▶ [Brief]:
Copy every line of the records below where the word "bending" occurs.

Data entries:
........

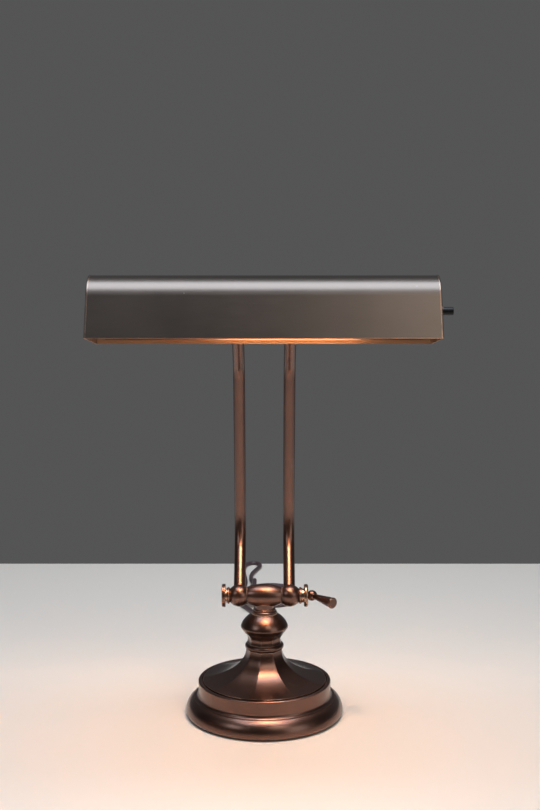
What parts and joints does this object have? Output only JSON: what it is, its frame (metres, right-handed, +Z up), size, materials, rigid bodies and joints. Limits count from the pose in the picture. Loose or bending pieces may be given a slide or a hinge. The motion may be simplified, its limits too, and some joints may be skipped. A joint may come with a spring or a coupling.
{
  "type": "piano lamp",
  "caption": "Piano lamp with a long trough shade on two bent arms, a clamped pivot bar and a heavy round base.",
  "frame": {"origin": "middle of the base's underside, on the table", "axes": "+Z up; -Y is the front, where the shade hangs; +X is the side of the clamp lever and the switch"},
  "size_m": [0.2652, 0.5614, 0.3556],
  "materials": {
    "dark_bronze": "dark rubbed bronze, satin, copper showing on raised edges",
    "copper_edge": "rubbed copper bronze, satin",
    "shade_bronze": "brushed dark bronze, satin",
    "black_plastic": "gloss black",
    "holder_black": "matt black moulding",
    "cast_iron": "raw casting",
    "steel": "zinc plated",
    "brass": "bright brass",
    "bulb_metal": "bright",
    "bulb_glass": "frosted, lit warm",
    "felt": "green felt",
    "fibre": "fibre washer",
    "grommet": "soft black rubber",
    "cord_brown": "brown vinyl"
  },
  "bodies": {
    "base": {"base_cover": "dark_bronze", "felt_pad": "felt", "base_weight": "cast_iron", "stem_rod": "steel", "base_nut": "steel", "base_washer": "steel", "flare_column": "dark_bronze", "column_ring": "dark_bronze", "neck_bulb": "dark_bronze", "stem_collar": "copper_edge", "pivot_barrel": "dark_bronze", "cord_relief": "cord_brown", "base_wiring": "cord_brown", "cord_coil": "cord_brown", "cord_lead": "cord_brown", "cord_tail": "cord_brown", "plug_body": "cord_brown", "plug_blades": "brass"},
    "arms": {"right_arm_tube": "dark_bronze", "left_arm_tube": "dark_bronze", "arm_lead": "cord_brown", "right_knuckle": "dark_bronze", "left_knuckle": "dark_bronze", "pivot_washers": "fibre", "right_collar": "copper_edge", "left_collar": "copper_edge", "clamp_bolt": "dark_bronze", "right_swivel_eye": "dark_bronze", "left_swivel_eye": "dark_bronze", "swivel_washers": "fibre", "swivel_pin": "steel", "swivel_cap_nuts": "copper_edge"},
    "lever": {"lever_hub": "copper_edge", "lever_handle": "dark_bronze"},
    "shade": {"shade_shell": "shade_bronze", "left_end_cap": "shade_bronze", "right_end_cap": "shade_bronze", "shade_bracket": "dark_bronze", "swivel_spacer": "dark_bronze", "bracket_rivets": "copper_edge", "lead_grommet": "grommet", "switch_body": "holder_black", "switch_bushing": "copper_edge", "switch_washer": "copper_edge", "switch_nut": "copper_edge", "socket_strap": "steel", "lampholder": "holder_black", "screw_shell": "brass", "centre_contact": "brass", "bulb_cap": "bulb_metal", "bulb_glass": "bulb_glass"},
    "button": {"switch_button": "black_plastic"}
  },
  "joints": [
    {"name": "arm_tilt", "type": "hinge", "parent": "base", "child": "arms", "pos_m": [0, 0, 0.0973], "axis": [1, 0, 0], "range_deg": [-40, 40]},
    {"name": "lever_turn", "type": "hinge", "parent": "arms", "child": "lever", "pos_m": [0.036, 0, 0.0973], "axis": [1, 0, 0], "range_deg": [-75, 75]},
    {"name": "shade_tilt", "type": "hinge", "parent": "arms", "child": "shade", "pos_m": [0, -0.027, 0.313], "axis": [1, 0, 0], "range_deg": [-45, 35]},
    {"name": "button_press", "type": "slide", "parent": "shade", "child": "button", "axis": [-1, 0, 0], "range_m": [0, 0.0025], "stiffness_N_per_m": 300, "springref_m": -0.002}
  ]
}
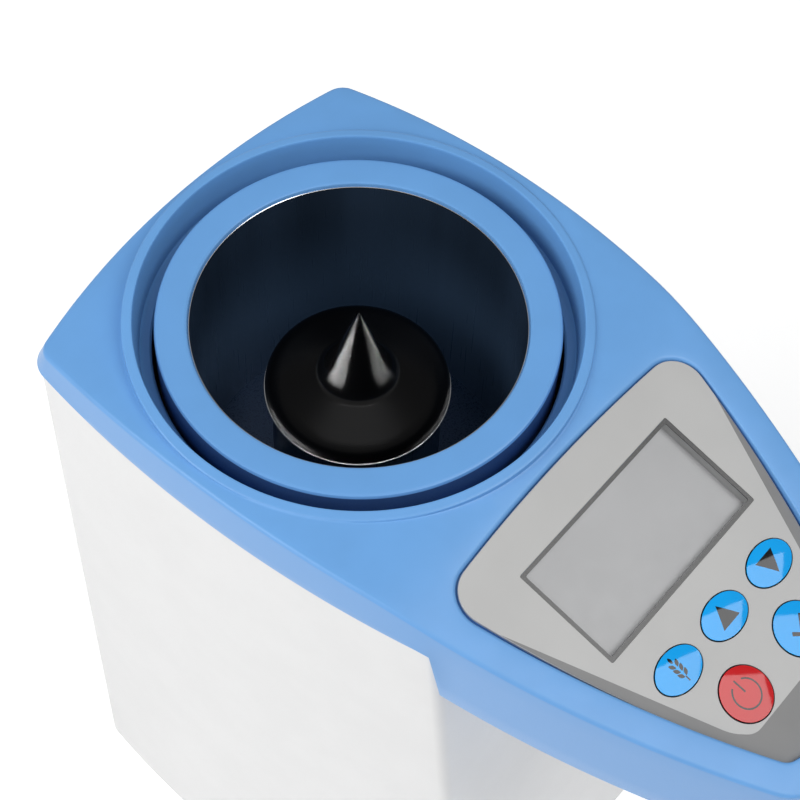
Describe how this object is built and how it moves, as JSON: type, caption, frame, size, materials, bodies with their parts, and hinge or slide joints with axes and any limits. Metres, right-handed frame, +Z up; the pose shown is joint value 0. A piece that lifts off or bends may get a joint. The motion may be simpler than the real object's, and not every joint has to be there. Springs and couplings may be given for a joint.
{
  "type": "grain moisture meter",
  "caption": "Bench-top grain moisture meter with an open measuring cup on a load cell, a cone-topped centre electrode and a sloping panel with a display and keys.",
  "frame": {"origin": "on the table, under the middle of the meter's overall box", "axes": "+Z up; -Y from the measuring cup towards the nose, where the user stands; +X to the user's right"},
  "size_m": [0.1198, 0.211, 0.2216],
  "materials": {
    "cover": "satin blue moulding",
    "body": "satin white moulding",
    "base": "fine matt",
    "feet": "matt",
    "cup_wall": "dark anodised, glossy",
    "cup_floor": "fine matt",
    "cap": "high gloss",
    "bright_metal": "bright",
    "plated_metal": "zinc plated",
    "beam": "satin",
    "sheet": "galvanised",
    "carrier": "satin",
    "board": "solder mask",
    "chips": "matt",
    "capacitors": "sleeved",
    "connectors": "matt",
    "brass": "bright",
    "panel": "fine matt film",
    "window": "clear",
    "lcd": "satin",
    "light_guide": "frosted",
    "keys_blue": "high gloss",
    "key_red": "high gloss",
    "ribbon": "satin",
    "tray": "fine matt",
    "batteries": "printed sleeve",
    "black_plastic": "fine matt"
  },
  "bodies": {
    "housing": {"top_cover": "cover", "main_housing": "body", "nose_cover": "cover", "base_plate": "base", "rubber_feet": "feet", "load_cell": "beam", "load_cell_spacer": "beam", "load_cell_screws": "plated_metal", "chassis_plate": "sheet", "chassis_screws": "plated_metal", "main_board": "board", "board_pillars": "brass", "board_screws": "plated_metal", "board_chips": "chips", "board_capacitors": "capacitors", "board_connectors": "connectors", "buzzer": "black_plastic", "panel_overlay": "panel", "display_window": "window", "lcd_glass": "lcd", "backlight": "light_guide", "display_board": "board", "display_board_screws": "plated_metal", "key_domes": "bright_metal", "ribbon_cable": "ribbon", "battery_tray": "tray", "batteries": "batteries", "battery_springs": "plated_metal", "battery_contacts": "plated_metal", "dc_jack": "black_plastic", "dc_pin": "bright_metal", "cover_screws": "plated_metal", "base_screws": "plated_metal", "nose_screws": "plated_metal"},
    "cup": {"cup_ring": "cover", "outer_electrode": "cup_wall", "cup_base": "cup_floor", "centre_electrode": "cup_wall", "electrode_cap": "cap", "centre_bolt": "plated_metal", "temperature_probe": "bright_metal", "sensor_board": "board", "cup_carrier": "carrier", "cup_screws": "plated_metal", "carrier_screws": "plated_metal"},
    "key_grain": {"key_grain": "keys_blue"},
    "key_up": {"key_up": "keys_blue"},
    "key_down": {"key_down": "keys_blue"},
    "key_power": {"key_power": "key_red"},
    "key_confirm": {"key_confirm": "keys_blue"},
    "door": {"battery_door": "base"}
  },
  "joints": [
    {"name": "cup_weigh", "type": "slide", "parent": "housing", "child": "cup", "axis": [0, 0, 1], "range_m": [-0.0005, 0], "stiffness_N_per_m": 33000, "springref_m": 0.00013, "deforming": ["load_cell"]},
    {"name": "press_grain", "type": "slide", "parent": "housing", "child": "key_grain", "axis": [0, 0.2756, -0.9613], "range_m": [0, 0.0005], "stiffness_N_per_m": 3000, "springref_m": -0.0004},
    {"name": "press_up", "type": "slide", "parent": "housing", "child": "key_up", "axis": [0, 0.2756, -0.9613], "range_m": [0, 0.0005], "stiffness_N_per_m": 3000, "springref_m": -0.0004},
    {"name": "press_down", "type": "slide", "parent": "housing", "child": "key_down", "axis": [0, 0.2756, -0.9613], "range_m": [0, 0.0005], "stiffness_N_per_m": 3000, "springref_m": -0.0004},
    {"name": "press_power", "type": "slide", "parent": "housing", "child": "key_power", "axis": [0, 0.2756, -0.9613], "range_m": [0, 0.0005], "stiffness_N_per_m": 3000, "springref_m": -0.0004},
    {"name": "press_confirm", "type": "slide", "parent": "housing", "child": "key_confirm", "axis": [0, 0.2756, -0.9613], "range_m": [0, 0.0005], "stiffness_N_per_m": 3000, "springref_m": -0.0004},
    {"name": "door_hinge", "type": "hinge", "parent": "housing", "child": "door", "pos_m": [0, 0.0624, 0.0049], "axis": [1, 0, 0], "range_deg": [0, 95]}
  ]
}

........

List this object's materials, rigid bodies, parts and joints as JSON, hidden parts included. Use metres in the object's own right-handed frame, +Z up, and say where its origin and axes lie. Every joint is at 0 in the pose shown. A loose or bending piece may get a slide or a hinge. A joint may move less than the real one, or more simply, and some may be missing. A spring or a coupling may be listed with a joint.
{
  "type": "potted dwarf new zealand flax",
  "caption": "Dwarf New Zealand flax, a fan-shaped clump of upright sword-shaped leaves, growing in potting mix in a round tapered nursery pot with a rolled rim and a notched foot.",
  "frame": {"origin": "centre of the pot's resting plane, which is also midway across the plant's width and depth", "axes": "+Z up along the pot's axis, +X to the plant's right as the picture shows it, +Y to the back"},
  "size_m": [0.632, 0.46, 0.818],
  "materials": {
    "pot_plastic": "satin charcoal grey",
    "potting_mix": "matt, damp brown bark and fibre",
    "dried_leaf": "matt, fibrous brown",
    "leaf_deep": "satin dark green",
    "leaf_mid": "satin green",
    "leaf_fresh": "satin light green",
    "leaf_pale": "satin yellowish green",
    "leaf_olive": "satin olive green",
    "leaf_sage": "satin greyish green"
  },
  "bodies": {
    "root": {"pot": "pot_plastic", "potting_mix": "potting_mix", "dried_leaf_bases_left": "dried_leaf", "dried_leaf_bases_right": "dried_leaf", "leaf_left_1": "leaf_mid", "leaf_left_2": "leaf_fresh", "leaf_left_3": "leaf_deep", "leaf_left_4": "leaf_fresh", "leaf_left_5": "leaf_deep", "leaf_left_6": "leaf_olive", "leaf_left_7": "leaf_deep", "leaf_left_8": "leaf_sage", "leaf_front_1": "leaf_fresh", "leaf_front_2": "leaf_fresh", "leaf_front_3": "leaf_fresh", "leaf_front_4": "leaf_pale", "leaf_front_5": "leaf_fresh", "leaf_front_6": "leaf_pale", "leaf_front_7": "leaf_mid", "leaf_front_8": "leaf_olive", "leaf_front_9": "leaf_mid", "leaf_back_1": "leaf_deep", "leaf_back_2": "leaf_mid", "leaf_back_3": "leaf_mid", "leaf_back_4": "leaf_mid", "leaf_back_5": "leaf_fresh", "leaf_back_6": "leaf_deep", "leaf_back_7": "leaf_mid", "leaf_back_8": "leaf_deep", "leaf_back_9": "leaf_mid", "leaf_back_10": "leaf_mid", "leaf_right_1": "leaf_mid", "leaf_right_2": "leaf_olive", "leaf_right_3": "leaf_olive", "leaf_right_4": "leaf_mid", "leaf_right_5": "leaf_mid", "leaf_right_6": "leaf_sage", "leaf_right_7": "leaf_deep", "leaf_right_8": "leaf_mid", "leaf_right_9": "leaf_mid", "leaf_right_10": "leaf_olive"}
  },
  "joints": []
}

........

▶ [Reply to the exercise]:
What parts and joints does this object have? Output only JSON: what it is, its frame (metres, right-handed, +Z up), size, materials, rigid bodies and joints. Limits count from the pose in the picture. Loose or bending pieces may be given a slide or a hinge. The motion may be simplified, its limits too, and some joints may be skipped. A joint may come with a spring or a coupling.
List this object's materials, rigid bodies, parts and joints as JSON, hidden parts included. Use metres in the object's own right-handed frame, +Z up, and say where its origin and axes lie. Every joint is at 0 in the pose shown. A loose or bending piece may get a slide or a hinge. A joint may move less than the real one, or more simply, and some may be missing. A spring or a coupling may be listed with a joint.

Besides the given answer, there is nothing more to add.